Si la marque est déposée pour la France, il sera toujours possible de déposer la marque pour l’Union Européenne ou un autre État (à condition que l’État ait ratifié la convention de Paris) dans un délai de six mois tout en bénéficiant de la date d’antériorité française. Il est néanmoins courant que lorsque les déposants ont pour projet d’utiliser la marque concomitamment dans plusieurs territoires, ils déposent immédiatement la marque pour les différents territoires visés. La marque est protégée pour une durée de dix ans. Elle est renouvelable indéfiniment. Toute modification du signe ou extension de la liste des produits ou services désignés fait l’objet d’un nouveau dépôt.
Il est également possible de procéder à un dépôt de marque international, soit en se rapprochant des offices nationaux des marques, soit en faisant parvenir sa demande à l’Organisation Mondiale de la Propriété Intellectuelle (OMPI) qui servira d’intermédiaire.
Il n’est cependant pas utile de déposer une marque pour un pays où elle ne serait pas utilisée. En effet, la marche risque une déchéance si elle n’est pas utilisée pendant un délai de 5 ans.
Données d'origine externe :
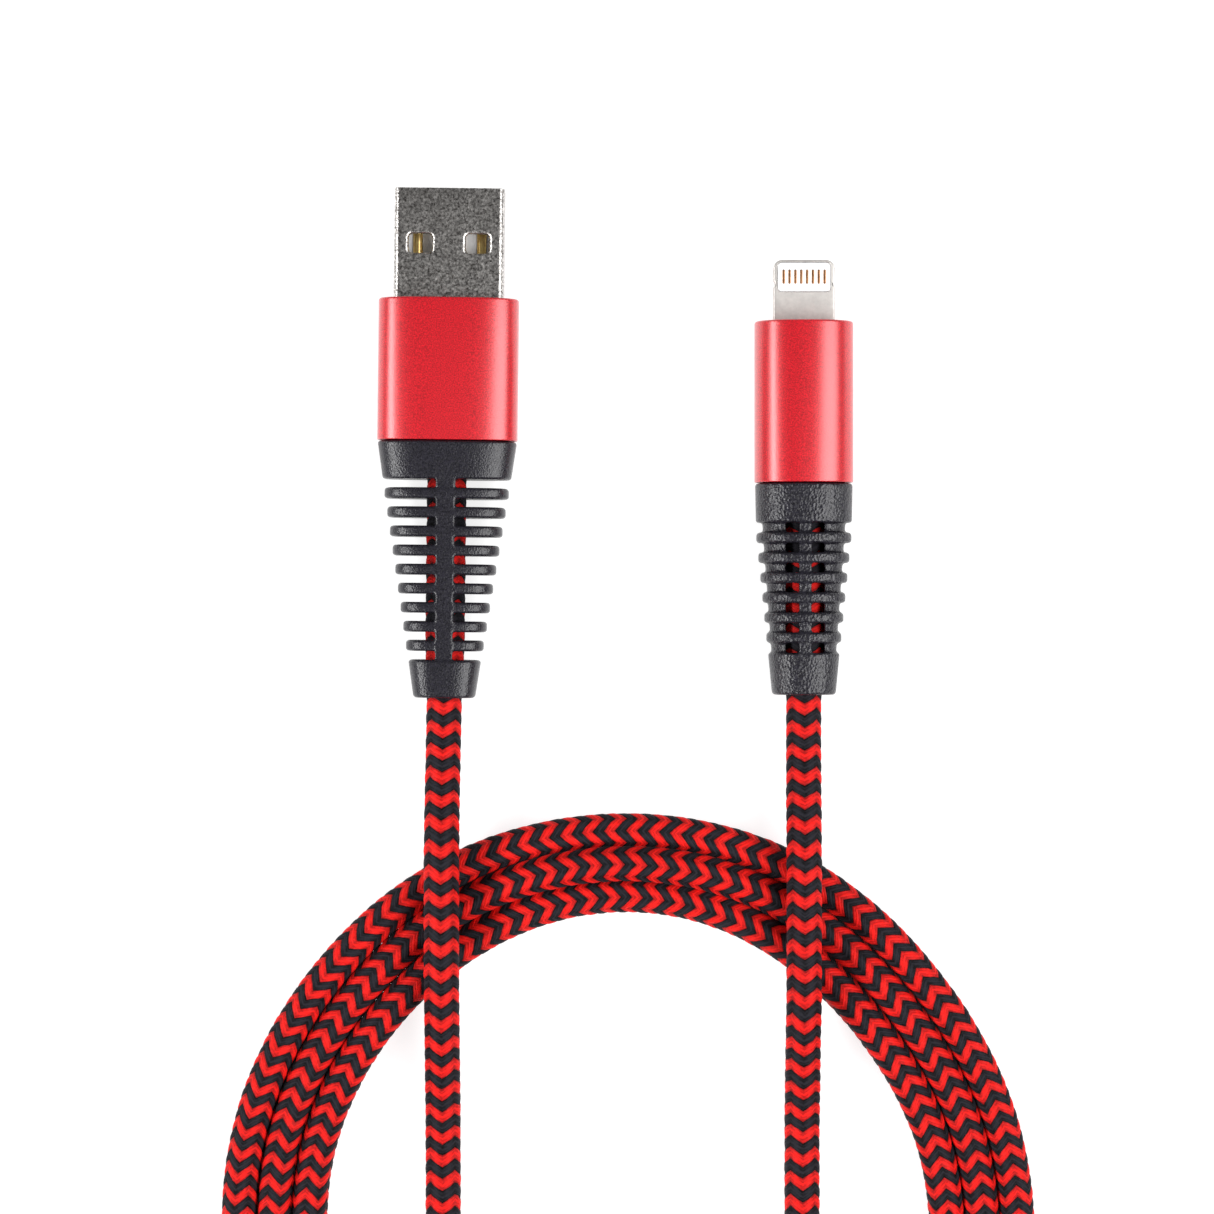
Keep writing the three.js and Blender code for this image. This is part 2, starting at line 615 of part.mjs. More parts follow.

Le cabinet reste à votre disposition pour toute question concernant les marques.
Liens utiles :
-vidéo YOUTUBE : https://youtu.be/QwSqM42DhnQ
-INPI sur le régime de la marque : La marque | INPI.fr
-Intelligence artificielle et marques : Intelligence artificielle : la délicate question des droits de propriété intellectuelle dans la publicité (lemonde.fr)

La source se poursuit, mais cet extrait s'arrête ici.